The Commonwealth concedes that property used in delivering gas or electricity up to the point of entry into the meter is used directly in the operation of a public utility service and is not taxable. However, the Commonwealth argues that equipment used beyond that point, including the meter itself, is not part of the operation of the service and that use of the meter is part of the managerial activities of the public utility. Such a result, in effect, places meters in the same category as office furniture, equipment, supplies and the like. To the contrary, the difference between the use of meters and of office items and their respective direct relationships to furnishing energy to a customer is apparent.

The position of the Commonwealth is unrealistic and unsupportable. Its weakness is that it fails to give adequate consideration to the physical and practical circumstance that only by transmission of the energy to and through the meter is the gas or electricity actually made available for the customer's use in the only legally permitted way. It is only in metered form that appellants may furnish and the customer may utilize this service.

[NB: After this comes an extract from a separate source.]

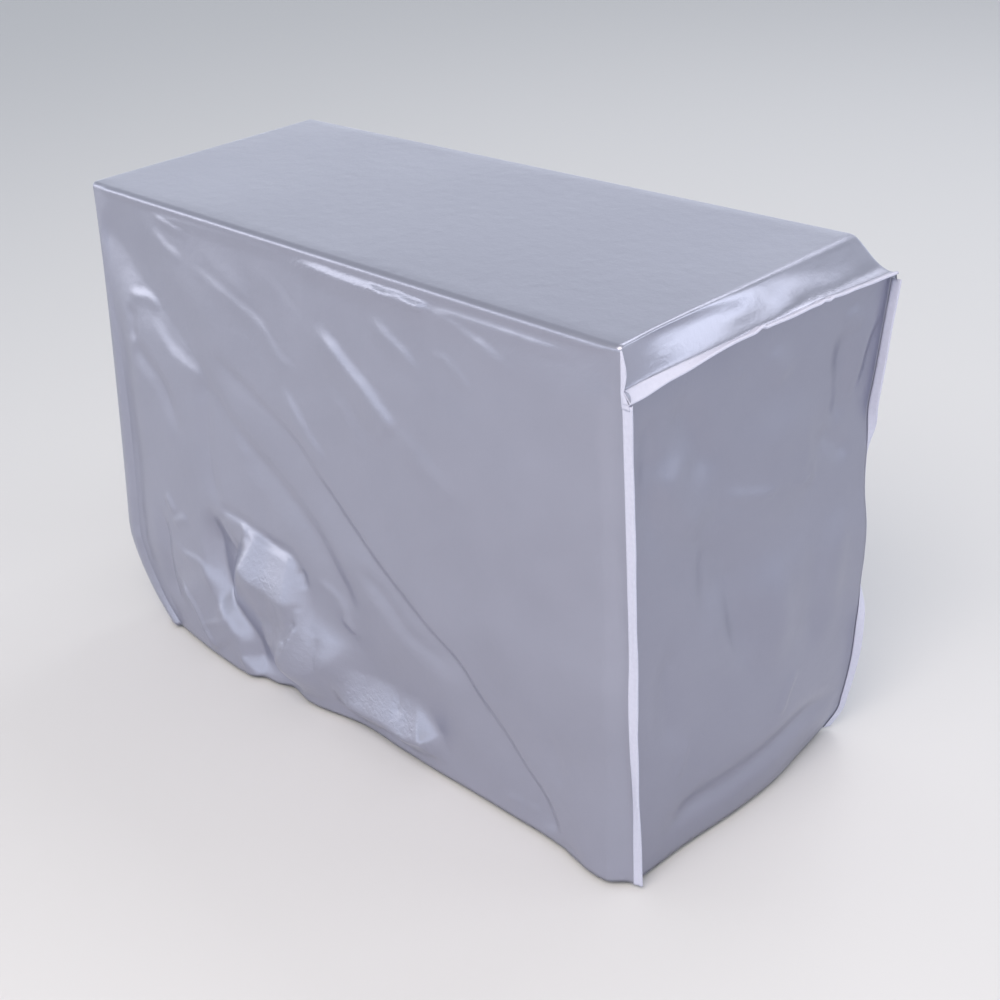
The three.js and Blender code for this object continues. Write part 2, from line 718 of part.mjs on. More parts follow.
const cover = new THREE.Group();
function addPiece(name, geometry, material) {
  const mesh = new THREE.Mesh(geometry, material);
  mesh.name = name;
  cover.add(mesh);
}

addPiece('front_top_back_panel', stripGeometry(), silverCloth);
addPiece('right_end_panel', endPanel(rightSeams, rightEndSurface), silverCloth);
addPiece('left_end_panel', endPanel(leftSeams, leftEndSurface), silverCloth);
addPiece('binding_front_right', join(tape(rightFrontTapeSeams), tongueGeometry()), whiteTape);
addPiece('binding_top_right', join(tape(rightTopTapeSeams, tapeWidths), lapGeometry()), whiteTape);
addPiece('binding_back_right', tape(rightBackTapeSeams), whiteTape);
addPiece('binding_front_left', tape(leftFrontTapeSeams), whiteTape);
addPiece('binding_top_left', tape(leftTopTapeSeams), whiteTape);
addPiece('binding_back_left', tape(leftBackTapeSeams), whiteTape);

export default cover;
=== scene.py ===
# Fitted cloth cover for the outdoor unit of an air conditioner, as it hangs on the unit.
# Sizes in the dictionaries are millimetres, angles are degrees. +Z is up, +X runs along the
# front to the right, +Y to the back, and the origin is the middle of the unit's top.
import math

import bpy
import numpy as np
from mathutils import Matrix


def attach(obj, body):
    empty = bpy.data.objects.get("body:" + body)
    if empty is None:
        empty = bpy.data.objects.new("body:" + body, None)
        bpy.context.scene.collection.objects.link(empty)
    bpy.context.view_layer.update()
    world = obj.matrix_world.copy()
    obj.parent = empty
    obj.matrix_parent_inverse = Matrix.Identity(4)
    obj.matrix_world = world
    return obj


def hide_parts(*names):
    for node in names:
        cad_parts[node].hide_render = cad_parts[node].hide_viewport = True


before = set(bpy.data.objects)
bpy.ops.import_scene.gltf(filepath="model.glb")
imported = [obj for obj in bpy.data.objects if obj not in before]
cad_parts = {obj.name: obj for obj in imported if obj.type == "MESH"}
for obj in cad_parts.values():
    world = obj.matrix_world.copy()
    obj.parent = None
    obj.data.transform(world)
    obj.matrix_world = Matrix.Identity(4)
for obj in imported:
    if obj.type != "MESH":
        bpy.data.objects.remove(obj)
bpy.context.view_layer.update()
metre = 0.001  # a millimetre in metres

cover = {
    "halfLength": 403.5,  # of the covered unit
    "halfDepth": 161.0,
    "drop": 569.0,
    "gap": 0.3,  # from the unit to the middle of the cloth that lies on it
    "frontClear": 0.7,  # the same at the front top edge
    "cloth": 0.5,  # coated cloth and its coating, a little thicker than the real 0.15
    "topLevel": 0.6,
    "edgeRound": 5.0,  # of the fold over the front and back top edges
    "layerStep": 0.9,  # from the strip's layer to the end panel's in a seam
    "seamWidth": 8.6,  # of the allowance inside the tape
    "tapeWidth": 9.8,
    "cornerDrop": 36.0,  # the right end seam starts this far under the front top edge
    "spareAtBack": 44.0,  # and stands out this far at the back corner
    "leftWrap": 5.0,  # how far the strip runs round the left corner to its seam
}
halfLength = cover["halfLength"]
halfDepth = cover["halfDepth"]
drop = cover["drop"]
frontFace = -halfDepth - cover["gap"]
backFace = halfDepth + cover["gap"]


# Small helpers on whole arrays


def mix(a, b, share):
    return a + (b - a) * share


def ease(t):
    t = np.clip(t, 0.0, 1.0)
    return t * t * (3.0 - 2.0 * t)


def bell(distance, reach):
    return np.exp(-((distance / reach) ** 2))


def softAbove(value, corner):
    # value where it is well above zero, and a smooth approach to zero below
    return corner * np.logaddexp(0.0, value / corner)


def xyz(x, y, z):
    return np.stack(np.broadcast_arrays(x, y, z), axis=-1).astype(float)


def unit(v):
    return v / np.maximum(np.linalg.norm(v, axis=-1, keepdims=True), 1e-9)


def curveAt(table, key, column, at):
    # A smooth curve through a table's rows: between two rows a cubic, whose slope at each row
    # is the slope between the rows on its two sides.
    xs = np.array(table[key], float)
    ys = np.array(table[column], float)
    slope = np.gradient(ys, xs)
    i = np.clip(np.searchsorted(xs, at) - 1, 0, len(xs) - 2)
    span = xs[i + 1] - xs[i]
    t = np.clip((at - xs[i]) / span, 0.0, 1.0)
    start = (2 * t**3 - 3 * t**2 + 1) * ys[i] + (t**3 - 2 * t**2 + t) * span * slope[i]
    return start + (3 * t**2 - 2 * t**3) * ys[i + 1] + (t**3 - t**2) * span * slope[i + 1]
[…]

The opinion of the court below points out that "It was conceded by all parties that a gas meter could be replaced by a section of pipe and an electric meter by a length of wire, and in each case the gas or electricity would be delivered to the customers' appliances just as if a meter were present . . .," and apparently relies upon the possibility of such substitutions. While the court's conclusion may be physically correct, it totally overlooks the legal necessity for the meters to be utilized in the operation.

We are satisfied that the Board of Finance and Revenue correctly determined that appellants' use of meters is within the public utility exclusionary provision as an exempt use under the Act. Cf. Independence Township School District Appeal, 412 Pa. 302, 194 A.2d 437 (1963).

The judgments of the court below are reversed.